### Stated goal
Select all lines with the string "context" in them, and copy those lines.

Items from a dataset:
[start]

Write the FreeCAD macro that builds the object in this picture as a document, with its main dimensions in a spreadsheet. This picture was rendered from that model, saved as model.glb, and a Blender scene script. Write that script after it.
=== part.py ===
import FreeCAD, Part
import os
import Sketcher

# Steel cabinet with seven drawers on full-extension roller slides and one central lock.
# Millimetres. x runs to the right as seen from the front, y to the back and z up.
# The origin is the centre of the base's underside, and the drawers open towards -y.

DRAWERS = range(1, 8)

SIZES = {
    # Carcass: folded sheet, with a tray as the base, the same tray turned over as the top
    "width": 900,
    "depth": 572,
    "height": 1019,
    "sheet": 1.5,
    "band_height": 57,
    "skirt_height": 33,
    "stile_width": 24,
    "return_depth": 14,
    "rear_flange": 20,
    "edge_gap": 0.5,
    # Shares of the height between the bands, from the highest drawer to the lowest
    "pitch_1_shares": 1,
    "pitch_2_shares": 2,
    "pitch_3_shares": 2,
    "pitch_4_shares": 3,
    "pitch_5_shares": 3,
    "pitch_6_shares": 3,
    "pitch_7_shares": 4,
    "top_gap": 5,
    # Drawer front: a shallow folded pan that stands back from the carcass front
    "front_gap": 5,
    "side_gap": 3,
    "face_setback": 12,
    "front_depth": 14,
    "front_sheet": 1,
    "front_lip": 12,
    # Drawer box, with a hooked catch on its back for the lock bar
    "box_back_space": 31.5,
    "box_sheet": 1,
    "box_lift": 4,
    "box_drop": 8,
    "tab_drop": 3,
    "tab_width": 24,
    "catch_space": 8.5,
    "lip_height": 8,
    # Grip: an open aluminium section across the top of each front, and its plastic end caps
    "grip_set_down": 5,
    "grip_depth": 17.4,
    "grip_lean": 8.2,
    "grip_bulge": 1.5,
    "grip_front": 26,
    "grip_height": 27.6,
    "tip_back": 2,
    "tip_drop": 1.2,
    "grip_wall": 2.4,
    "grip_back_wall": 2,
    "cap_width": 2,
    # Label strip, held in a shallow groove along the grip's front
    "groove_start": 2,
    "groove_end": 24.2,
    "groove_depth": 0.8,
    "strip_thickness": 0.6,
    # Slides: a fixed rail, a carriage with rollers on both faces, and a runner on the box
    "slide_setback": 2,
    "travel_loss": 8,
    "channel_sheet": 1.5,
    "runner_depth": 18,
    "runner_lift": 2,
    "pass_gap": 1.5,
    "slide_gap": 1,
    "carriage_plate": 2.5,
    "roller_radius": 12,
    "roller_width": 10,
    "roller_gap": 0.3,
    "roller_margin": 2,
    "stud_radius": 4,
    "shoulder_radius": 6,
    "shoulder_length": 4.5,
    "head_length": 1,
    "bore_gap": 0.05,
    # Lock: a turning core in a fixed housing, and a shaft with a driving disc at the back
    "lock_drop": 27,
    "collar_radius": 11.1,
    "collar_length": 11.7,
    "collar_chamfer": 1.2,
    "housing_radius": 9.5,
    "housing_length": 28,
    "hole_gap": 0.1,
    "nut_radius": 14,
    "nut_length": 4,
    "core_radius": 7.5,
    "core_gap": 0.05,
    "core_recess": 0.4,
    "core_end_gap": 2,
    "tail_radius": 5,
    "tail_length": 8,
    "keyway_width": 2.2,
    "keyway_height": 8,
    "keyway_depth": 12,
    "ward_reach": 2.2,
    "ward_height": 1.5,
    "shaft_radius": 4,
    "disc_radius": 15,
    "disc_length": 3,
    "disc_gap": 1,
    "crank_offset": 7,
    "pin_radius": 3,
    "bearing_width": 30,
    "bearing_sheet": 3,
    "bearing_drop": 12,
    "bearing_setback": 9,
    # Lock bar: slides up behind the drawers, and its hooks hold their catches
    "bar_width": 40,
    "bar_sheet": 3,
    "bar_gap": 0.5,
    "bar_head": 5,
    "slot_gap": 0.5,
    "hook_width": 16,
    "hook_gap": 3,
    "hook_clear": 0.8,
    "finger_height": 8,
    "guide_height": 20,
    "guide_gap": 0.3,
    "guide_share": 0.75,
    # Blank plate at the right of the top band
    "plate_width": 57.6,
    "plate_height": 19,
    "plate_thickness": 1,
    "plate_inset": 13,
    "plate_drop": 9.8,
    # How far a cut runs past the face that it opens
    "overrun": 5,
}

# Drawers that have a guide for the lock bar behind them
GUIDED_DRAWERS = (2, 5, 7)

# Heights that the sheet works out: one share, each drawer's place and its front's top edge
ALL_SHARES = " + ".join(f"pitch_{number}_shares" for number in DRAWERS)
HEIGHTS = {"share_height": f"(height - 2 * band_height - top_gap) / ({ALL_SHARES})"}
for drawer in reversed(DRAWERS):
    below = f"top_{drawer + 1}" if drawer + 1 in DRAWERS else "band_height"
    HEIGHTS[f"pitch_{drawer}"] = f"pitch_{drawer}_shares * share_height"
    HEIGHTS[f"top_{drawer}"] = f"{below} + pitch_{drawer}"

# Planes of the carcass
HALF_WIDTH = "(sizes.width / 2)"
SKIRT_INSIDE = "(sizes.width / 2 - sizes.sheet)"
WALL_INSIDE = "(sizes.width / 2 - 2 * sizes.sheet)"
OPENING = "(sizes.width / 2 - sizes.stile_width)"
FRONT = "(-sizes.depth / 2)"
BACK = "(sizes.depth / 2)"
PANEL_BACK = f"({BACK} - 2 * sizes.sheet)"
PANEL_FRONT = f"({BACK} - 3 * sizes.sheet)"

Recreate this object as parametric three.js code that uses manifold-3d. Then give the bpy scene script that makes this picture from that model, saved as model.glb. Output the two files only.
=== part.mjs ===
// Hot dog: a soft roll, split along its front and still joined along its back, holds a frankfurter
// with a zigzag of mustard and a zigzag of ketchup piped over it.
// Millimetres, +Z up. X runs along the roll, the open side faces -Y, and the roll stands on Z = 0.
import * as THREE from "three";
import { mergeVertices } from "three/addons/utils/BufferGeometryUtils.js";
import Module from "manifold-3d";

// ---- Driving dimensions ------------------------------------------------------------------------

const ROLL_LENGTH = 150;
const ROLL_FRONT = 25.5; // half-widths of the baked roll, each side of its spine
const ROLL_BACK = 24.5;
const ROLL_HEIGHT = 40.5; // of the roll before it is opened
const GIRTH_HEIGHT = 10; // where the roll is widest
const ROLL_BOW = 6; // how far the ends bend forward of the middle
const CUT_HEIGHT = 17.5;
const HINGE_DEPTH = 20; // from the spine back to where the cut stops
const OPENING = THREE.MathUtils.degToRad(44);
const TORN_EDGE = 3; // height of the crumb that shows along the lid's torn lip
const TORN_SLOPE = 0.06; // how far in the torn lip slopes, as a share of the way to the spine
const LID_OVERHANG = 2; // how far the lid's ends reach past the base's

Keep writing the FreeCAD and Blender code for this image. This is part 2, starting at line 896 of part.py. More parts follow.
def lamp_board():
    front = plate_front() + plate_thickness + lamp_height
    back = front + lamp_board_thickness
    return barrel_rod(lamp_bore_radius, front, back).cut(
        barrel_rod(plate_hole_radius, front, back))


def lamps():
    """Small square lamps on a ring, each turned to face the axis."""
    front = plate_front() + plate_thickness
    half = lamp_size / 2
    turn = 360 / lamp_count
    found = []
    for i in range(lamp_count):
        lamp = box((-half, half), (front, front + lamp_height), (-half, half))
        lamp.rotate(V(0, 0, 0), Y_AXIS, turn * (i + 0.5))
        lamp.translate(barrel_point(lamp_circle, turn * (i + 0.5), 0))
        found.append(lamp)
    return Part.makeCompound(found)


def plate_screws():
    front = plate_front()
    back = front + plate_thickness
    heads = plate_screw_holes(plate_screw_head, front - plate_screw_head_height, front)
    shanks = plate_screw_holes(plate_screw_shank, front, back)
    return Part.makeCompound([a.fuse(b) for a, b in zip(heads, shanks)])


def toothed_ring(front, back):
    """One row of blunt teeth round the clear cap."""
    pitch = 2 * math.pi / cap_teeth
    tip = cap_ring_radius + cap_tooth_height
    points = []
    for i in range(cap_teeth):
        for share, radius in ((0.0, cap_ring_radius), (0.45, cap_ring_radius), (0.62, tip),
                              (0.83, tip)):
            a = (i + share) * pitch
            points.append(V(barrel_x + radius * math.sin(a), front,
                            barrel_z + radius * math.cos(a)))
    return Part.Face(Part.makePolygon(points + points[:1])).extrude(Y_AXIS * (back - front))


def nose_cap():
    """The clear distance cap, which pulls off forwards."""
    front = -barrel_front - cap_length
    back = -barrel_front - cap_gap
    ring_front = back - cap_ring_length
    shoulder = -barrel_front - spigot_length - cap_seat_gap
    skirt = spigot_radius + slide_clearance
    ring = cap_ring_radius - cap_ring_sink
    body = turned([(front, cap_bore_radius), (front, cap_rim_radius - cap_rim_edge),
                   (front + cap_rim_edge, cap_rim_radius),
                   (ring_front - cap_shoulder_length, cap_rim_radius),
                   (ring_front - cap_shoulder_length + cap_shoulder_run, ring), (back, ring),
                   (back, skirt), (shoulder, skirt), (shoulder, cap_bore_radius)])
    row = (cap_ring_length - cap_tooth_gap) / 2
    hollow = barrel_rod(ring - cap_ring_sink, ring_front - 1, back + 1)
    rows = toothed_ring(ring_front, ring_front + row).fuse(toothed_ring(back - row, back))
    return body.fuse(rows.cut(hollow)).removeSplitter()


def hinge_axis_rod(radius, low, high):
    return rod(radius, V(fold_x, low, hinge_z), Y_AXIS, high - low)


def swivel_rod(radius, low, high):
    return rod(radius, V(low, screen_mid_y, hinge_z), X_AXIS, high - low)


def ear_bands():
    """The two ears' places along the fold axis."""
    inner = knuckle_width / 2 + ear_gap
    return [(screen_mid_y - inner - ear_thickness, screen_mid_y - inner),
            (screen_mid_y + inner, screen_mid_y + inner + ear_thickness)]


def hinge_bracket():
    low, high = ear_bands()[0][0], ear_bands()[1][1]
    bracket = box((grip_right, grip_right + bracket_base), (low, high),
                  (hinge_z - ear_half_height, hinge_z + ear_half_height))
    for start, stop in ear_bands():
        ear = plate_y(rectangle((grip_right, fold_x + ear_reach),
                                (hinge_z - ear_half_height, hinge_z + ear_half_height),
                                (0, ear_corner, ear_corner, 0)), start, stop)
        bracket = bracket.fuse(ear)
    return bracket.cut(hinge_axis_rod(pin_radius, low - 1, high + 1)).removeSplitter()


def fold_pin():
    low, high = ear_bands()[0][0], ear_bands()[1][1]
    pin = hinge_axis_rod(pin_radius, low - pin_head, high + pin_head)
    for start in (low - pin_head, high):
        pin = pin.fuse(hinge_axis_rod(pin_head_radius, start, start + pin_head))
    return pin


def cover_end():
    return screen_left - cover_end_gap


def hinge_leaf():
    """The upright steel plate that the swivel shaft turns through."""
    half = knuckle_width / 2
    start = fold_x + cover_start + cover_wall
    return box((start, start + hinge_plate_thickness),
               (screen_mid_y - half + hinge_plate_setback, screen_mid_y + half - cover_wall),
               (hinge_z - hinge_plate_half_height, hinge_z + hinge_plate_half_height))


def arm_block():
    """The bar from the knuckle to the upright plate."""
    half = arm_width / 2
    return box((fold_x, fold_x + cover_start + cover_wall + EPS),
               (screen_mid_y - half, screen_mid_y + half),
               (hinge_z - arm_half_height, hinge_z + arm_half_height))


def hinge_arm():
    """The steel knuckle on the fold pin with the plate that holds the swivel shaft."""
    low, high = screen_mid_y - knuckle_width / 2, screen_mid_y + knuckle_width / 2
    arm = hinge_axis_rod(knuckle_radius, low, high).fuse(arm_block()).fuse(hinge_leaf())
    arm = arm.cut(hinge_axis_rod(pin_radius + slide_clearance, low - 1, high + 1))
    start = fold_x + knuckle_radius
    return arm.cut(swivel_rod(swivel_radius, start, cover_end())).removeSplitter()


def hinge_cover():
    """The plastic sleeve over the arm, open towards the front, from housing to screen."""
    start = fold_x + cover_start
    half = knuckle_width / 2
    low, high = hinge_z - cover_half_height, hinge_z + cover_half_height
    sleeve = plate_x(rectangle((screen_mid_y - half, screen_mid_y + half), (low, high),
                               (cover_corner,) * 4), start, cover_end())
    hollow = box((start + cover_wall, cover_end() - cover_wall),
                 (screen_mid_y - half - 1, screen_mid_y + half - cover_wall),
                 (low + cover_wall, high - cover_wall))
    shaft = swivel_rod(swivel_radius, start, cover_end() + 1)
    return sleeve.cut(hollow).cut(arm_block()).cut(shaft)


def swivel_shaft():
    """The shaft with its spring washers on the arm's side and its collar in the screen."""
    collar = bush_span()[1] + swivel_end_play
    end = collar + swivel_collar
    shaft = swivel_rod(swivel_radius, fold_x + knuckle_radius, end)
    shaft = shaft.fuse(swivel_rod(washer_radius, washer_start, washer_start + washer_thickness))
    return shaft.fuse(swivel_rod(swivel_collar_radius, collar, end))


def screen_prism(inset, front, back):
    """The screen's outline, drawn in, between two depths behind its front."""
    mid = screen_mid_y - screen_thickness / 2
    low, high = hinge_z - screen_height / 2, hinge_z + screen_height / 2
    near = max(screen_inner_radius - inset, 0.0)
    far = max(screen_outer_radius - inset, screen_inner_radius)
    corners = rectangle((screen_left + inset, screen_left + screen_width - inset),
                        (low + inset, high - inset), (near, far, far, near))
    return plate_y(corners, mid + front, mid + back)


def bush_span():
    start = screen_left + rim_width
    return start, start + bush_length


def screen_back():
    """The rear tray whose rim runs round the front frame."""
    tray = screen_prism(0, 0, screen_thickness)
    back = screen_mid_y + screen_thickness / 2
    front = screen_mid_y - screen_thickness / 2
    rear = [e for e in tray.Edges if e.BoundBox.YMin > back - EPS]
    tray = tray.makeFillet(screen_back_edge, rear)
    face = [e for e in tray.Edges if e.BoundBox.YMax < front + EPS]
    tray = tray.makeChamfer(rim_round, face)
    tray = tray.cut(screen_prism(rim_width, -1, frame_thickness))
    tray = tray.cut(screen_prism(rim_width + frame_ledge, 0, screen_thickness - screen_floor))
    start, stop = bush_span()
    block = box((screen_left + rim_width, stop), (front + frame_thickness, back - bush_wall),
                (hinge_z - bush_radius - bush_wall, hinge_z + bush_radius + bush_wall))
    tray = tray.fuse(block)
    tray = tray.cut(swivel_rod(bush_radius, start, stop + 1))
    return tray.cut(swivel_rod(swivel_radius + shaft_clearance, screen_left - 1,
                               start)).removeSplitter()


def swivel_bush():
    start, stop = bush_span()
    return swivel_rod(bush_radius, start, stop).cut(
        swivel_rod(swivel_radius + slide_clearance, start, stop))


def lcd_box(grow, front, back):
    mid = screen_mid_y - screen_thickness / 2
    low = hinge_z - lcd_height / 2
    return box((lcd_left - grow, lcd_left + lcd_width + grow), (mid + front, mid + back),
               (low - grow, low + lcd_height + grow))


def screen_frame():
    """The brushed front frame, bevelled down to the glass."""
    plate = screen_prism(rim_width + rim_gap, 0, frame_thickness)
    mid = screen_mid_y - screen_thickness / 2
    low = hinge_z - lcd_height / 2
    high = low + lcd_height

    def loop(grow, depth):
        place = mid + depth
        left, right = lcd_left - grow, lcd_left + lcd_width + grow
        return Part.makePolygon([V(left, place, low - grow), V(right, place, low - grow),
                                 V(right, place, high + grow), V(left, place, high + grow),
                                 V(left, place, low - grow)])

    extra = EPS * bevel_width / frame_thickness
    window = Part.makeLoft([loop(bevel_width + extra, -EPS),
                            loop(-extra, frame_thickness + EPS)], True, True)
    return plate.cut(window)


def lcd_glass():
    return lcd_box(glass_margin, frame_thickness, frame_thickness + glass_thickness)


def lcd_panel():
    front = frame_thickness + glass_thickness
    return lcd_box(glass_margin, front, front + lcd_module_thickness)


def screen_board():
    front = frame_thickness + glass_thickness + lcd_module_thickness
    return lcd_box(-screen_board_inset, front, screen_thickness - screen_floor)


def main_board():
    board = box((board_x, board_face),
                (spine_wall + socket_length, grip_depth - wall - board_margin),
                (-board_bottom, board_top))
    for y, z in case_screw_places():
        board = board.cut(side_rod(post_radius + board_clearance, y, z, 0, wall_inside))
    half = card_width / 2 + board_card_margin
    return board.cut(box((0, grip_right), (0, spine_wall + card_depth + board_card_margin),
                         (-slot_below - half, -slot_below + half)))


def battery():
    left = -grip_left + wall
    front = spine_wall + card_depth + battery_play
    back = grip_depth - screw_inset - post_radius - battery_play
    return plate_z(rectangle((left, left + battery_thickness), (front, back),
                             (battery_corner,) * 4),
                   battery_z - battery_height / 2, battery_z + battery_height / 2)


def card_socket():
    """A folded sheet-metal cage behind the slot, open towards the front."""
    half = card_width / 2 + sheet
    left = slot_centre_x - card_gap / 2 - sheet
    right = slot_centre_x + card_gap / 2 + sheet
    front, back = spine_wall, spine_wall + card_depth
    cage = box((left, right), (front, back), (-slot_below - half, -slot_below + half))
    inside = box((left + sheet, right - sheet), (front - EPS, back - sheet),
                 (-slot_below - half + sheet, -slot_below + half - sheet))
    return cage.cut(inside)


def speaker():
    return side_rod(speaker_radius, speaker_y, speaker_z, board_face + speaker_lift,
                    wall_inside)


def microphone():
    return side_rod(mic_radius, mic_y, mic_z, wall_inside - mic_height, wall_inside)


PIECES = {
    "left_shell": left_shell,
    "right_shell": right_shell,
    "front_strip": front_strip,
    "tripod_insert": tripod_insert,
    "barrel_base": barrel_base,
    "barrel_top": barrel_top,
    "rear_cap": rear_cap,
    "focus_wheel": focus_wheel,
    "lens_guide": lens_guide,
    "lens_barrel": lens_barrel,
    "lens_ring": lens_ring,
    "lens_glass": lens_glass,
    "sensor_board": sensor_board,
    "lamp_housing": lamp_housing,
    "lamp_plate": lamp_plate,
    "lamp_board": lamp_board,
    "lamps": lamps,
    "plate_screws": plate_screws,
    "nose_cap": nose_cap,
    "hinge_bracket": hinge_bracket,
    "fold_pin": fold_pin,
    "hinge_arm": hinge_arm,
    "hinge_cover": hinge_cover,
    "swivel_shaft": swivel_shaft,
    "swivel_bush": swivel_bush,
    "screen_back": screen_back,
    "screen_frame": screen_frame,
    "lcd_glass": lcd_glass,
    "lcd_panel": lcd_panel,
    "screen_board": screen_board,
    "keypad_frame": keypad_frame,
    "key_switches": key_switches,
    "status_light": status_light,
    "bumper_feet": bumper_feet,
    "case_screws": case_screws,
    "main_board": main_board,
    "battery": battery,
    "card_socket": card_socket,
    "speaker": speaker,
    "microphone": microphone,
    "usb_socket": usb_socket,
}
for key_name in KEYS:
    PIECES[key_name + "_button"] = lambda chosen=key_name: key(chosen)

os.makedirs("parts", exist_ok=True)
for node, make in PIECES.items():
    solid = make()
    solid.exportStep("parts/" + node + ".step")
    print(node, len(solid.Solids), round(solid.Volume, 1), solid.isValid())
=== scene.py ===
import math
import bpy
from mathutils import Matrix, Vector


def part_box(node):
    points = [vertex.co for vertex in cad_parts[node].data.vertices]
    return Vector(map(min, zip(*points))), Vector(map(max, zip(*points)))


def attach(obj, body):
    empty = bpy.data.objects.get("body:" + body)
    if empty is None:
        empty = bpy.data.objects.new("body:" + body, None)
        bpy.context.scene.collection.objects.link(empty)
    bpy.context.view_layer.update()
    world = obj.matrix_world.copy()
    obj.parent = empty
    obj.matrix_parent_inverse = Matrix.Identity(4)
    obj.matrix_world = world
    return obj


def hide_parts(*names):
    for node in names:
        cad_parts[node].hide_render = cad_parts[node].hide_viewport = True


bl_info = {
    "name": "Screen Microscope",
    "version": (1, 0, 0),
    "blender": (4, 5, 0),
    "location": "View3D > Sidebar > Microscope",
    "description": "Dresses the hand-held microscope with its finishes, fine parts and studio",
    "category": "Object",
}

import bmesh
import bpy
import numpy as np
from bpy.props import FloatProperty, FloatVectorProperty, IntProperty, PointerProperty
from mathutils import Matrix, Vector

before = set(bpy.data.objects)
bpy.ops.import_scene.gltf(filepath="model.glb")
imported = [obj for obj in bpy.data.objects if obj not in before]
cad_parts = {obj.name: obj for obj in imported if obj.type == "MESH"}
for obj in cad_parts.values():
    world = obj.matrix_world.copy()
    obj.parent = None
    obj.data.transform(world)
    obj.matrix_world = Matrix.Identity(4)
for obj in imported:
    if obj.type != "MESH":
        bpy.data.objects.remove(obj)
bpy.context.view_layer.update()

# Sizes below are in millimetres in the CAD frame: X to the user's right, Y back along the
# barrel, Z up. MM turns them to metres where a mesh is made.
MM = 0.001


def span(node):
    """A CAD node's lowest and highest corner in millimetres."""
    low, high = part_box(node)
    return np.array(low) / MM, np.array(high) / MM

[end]

### Result
        bpy.context.scene.collection.objects.link(empty)
    bpy.context.view_layer.update()
bpy.context.view_layer.update()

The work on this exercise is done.